▶ **Requirements**: Write out exactly the lines below that run from the one containing "for name, part" through the one containing "cad_parts[node].hide_render = cad_parts[node].hide_viewport", both included, with no other lines.

** BEGIN Supplied data **

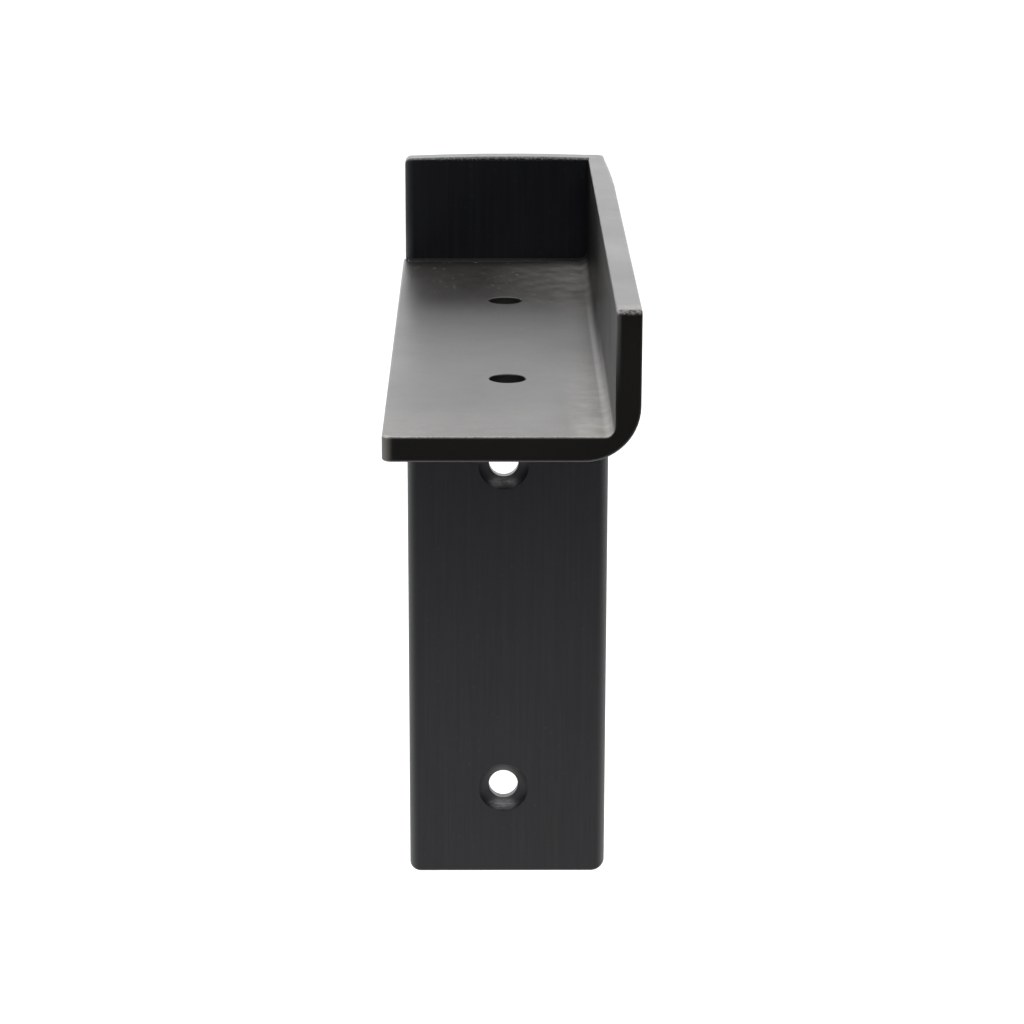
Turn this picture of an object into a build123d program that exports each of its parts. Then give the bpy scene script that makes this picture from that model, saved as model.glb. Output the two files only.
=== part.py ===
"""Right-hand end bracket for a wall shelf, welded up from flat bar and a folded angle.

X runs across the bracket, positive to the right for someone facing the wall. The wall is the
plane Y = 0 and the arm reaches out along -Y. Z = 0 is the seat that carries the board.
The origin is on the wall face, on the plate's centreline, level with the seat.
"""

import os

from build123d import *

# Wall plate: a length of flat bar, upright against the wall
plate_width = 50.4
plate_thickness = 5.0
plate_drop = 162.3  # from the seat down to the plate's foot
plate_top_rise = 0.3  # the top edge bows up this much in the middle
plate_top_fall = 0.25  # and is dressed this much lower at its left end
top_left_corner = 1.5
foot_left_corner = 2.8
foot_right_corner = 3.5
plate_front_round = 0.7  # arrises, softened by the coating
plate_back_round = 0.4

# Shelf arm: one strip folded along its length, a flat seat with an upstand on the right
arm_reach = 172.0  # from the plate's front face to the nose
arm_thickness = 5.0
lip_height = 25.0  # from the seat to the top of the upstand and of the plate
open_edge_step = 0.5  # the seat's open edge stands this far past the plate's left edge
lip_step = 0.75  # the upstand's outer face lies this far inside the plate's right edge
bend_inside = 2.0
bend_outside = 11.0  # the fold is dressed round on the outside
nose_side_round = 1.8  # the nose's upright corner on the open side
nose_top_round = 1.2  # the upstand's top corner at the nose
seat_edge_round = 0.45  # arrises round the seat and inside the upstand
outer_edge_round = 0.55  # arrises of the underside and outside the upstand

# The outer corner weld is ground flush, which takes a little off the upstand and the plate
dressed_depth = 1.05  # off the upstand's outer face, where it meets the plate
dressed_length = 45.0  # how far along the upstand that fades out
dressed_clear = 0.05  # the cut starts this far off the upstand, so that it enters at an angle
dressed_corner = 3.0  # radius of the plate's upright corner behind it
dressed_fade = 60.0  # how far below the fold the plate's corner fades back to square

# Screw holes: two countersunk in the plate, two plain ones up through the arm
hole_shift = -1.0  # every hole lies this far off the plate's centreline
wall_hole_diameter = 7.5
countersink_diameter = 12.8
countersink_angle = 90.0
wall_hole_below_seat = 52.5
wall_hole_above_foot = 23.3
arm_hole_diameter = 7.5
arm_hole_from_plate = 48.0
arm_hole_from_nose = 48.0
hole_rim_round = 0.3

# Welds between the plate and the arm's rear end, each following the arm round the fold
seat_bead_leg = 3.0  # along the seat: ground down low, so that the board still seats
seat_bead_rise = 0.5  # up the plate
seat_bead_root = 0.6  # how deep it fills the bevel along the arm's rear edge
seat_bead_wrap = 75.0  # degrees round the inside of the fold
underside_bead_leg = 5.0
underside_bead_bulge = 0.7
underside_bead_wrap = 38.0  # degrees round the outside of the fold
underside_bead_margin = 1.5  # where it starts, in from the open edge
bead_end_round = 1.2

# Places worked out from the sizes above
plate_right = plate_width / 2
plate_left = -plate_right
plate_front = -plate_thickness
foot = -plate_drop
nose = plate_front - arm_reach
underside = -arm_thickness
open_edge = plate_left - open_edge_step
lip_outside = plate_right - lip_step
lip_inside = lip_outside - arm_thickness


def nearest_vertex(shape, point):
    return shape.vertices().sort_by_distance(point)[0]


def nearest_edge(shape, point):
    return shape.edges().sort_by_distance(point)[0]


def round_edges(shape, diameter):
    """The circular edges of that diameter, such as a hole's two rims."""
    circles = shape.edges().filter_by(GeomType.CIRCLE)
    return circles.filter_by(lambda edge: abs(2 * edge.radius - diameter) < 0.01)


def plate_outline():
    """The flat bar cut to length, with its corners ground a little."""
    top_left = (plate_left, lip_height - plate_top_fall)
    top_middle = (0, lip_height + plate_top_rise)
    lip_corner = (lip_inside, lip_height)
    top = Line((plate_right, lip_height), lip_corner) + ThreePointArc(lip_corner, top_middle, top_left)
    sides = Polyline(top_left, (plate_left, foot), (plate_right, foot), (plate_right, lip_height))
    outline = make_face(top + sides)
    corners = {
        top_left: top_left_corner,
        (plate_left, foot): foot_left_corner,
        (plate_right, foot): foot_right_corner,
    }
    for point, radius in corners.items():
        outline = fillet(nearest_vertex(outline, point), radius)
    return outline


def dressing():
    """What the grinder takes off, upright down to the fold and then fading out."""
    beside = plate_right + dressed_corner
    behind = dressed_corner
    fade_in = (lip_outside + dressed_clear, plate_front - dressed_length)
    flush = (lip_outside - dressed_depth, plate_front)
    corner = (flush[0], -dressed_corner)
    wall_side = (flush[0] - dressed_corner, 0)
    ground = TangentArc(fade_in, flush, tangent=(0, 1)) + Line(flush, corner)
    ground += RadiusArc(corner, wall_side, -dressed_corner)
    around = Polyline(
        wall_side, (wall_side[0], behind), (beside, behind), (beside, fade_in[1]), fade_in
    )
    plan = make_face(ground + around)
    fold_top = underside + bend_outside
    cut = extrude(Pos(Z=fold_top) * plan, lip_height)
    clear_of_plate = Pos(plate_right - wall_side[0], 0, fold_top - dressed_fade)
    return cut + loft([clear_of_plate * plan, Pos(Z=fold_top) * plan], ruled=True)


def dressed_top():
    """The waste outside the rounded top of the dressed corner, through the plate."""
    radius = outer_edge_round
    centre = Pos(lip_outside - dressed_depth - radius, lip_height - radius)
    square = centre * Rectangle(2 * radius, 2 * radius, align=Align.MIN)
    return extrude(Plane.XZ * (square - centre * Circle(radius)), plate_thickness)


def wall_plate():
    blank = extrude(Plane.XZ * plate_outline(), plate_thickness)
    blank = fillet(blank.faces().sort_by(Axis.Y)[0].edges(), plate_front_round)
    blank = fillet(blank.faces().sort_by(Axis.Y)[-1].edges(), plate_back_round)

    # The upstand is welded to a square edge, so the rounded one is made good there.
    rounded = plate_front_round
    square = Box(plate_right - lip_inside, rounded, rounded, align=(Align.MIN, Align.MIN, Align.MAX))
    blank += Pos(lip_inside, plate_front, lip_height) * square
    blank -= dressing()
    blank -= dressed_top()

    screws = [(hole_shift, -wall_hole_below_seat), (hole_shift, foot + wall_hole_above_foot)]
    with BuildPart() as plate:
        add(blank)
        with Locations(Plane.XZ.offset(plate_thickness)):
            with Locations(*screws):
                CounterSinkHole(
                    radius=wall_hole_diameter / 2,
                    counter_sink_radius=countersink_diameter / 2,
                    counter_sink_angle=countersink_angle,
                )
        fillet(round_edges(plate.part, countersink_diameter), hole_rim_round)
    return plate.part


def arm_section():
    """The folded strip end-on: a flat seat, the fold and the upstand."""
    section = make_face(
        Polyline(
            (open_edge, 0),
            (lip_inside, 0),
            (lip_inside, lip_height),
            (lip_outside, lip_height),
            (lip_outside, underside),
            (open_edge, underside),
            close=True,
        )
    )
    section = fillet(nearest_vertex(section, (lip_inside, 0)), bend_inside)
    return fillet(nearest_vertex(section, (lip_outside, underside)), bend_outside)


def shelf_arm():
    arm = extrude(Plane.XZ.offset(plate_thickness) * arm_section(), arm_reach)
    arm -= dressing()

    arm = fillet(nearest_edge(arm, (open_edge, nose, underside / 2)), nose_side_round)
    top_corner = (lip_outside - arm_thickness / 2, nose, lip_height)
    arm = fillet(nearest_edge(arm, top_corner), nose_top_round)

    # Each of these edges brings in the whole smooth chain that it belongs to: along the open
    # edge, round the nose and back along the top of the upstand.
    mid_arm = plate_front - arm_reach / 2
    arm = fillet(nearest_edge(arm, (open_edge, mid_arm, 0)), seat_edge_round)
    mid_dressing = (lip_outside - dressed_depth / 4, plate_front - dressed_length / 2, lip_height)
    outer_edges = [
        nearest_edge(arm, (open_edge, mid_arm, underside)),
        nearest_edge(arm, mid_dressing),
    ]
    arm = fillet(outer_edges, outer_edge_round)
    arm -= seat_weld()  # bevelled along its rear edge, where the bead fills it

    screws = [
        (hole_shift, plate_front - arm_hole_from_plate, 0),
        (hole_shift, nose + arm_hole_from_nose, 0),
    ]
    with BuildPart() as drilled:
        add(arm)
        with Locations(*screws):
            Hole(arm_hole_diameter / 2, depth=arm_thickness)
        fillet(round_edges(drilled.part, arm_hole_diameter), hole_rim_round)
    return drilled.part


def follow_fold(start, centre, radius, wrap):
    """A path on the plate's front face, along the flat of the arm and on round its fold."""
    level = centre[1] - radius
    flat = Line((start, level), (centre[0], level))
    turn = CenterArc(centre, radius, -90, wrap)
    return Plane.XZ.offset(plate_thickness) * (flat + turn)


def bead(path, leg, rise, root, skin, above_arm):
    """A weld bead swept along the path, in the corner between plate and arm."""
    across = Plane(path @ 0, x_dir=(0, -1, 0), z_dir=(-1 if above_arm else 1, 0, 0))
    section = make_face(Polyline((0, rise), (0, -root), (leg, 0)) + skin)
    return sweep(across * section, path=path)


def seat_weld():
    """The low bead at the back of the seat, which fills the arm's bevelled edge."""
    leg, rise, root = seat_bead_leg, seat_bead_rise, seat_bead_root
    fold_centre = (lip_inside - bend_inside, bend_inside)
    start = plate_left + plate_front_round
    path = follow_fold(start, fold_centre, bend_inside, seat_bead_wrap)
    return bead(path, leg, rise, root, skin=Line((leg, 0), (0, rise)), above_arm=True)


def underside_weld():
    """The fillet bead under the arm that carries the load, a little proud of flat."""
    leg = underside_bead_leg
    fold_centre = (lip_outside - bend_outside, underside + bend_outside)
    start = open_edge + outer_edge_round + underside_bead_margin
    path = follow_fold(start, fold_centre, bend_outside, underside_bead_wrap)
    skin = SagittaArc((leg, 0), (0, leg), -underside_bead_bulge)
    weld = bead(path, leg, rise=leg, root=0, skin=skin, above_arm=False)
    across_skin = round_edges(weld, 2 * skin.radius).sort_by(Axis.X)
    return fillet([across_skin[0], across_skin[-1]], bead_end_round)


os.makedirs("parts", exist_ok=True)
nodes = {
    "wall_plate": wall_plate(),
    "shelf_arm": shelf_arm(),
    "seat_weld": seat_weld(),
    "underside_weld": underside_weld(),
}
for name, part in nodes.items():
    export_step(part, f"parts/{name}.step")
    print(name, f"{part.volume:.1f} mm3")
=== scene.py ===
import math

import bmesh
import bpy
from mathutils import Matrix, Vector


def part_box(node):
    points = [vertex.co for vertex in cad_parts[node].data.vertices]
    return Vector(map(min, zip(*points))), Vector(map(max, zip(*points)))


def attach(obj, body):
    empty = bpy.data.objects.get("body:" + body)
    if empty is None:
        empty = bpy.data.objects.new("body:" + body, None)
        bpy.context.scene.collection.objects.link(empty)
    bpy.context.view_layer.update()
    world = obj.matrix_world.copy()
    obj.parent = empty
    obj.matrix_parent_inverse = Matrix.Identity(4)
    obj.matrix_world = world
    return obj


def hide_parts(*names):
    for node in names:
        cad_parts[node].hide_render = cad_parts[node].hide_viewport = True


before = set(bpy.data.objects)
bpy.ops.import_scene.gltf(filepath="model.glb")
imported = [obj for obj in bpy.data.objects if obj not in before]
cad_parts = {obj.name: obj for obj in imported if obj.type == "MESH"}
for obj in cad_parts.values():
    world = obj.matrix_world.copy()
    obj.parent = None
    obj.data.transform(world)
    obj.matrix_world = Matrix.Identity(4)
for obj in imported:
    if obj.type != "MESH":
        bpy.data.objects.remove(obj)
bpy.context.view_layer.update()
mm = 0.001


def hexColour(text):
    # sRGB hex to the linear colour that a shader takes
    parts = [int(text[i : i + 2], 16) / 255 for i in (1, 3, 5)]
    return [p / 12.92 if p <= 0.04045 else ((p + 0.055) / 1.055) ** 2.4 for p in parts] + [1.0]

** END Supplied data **

▶ **Worked answer**:
for name, part in nodes.items():
    export_step(part, f"parts/{name}.step")
    print(name, f"{part.volume:.1f} mm3")
=== scene.py ===
import math

import bmesh
import bpy
from mathutils import Matrix, Vector


def part_box(node):
    points = [vertex.co for vertex in cad_parts[node].data.vertices]
    return Vector(map(min, zip(*points))), Vector(map(max, zip(*points)))


def attach(obj, body):
    empty = bpy.data.objects.get("body:" + body)
    if empty is None:
        empty = bpy.data.objects.new("body:" + body, None)
        bpy.context.scene.collection.objects.link(empty)
    bpy.context.view_layer.update()
    world = obj.matrix_world.copy()
    obj.parent = empty
    obj.matrix_parent_inverse = Matrix.Identity(4)
    obj.matrix_world = world
    return obj


def hide_parts(*names):
    for node in names:
        cad_parts[node].hide_render = cad_parts[node].hide_viewport = True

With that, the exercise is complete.